Iran’s ruling elite appears to be gaining the upper hand and consolidating its rule, although small-scale, often spontaneous demonstrations continue and Mir-Housein Mousavi still refuses to drop his demands of en election re-run.
The crackdown has led to a tactical shift within the opposition, from mass rallies to civil disobedience, including strikes within strategically vital sectors, notes analyst Karim Sadjadpour. But, he concedes, “so far, these strikes have seemingly failed to pick up steam, given that much of the opposition is either in prison, under house arrest, or unable to communicate.”
Contrary to the regime’s claims that the U.S. and U.K. have instigated the current protests, a failure to engage civil society is one reason Western governments have been taken aback by the unrest.
“I think it is fair to say senior administration officials are busily trying to understand how the opposition is generated and where it came from,” a senior official told Eli Lake. Organizations like the National Endowment for Democracy have funded Iranian democracy programs, notes Lake, but the U.S. has not been the most consistent or the most assertive funder, activists contend.

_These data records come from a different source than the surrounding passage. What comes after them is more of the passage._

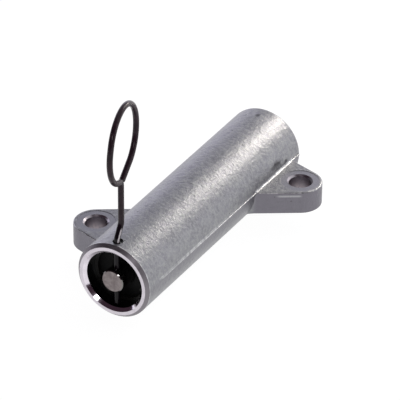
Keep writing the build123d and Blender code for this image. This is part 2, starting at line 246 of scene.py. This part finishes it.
def surface_normal(t):
    """The surface's own way out, as its X, Y and Z parts."""
    return t.add("ShaderNodeSeparateXYZ", Vector=t.add("ShaderNodeNewGeometry").outputs["Normal"]).outputs


def worn_and_highlit_rims(t, where):
    """1 along the housing's edges, which are worn and carry a painted highlight: its front rim, the ears'
    rims, and the ribs' edges and roots.
    """
    spot = t.add("ShaderNodeSeparateXYZ", Vector=where)
    tilt = surface_normal(t)[2]
    front_rim = near_value(t, spot.outputs[1], FRONT_Y + CHAMFER_DEPTH, 0.5 * MM)
    aside = t.math("ABSOLUTE", spot.outputs[0])
    on_ear = t.band(aside, BODY_R + 1.0 * MM, BODY_R + 1.6 * MM)
    tilted = t.math("MULTIPLY", t.band(tilt, 0.97, 0.90), t.band(tilt, 0.10, 0.20))
    top_edge = near_value(t, spot.outputs[2], EAR_TOP_Z - 0.2 * MM, 0.4 * MM)
    ear_rim = product(t, on_ear, top_edge, tilted)
    by_body = t.math("MULTIPLY", t.band(aside, BODY_R - 0.6 * MM, BODY_R - 0.3 * MM),
                     t.band(aside, BODY_R + 1.6 * MM, BODY_R + 1.2 * MM))
    at_ledge = t.math("MULTIPLY", t.band(spot.outputs[2], EAR_TOP_Z - 0.5 * MM, EAR_TOP_Z - 0.3 * MM),
                      t.band(spot.outputs[2], EAR_TOP_Z + 1.0 * MM, EAR_TOP_Z + 0.7 * MM))
    ledge = product(t, by_body, at_ledge, tilted)
    return largest(t, front_rim, ear_rim, ledge)


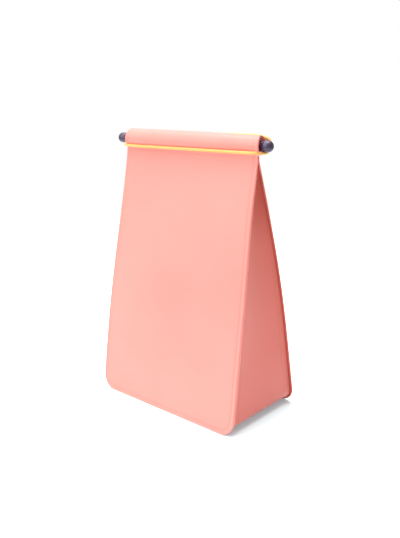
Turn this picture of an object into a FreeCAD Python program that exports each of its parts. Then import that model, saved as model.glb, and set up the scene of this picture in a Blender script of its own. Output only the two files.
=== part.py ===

“The Dutch were the pioneers in this field, allocating money for Iranian civil society in 2004,” says Andrew Apostolou, senior program manager at Freedom House. “The U.S. only committed large amounts as of 2006, and most of that was for broadcast media. Civil society is a long-term investment.”
Why are the experts consistently blindsided by mass democratic movements? Natan Sharansky believes it is because they neglect the extent to which apparently isolated dissidents reflect and embody the hopes and aspirations of voiceless citizens.
“Every totalitarian society consists of three groups: true believers, double-thinkers and dissidents,” he argues, and democratic upsurges amount to “the spectacle of a nation of double-thinkers slowly or rapidly approaching a condition of open dissent.”
Former Soviet citizens returning from Iran told him how much the society reminded them of the final phase of Soviet communism: “Iran was extraordinary for the speed with which, in the span of a single generation, a citizenry had made the transition from true belief in the revolutionary promise into disaffection and double-thinking.”
Failure to engage Iran’s civil society and dissidents?
The most important failure of the West about Iran is to see this country (like Iraq under Saddam) toward the Soviet Union glasses.
Iran is not the Soviet Union. Iran is Iran. The Iranian regime and society are not totalitarian. The Iranian regime, even it is not a democratic regime, is among the other Middle Eastern authoritarian regimes the one which is the nearer to a democratic transition because some indicators it has (dynamic civil society, diverse background…).
Then if the West really does want to help this country to take the democratic path, it should first turn its ears from some false experts to hear real experts of Iran. (It is a rare good in these times). These people could help the public and the decisionmakers to see Iran like it’s, not like some Sovietists see it (or want us to see it).
When we want to see this country as it’s, we could easily see that what is going on in Iran has nothing to do with “the final phase of Soviet communism.”
Also, the West should avoid the rhetoric of regime change. If not the authocratic regime would be happy to use it to enhance its legitimacy as a nationalist regime.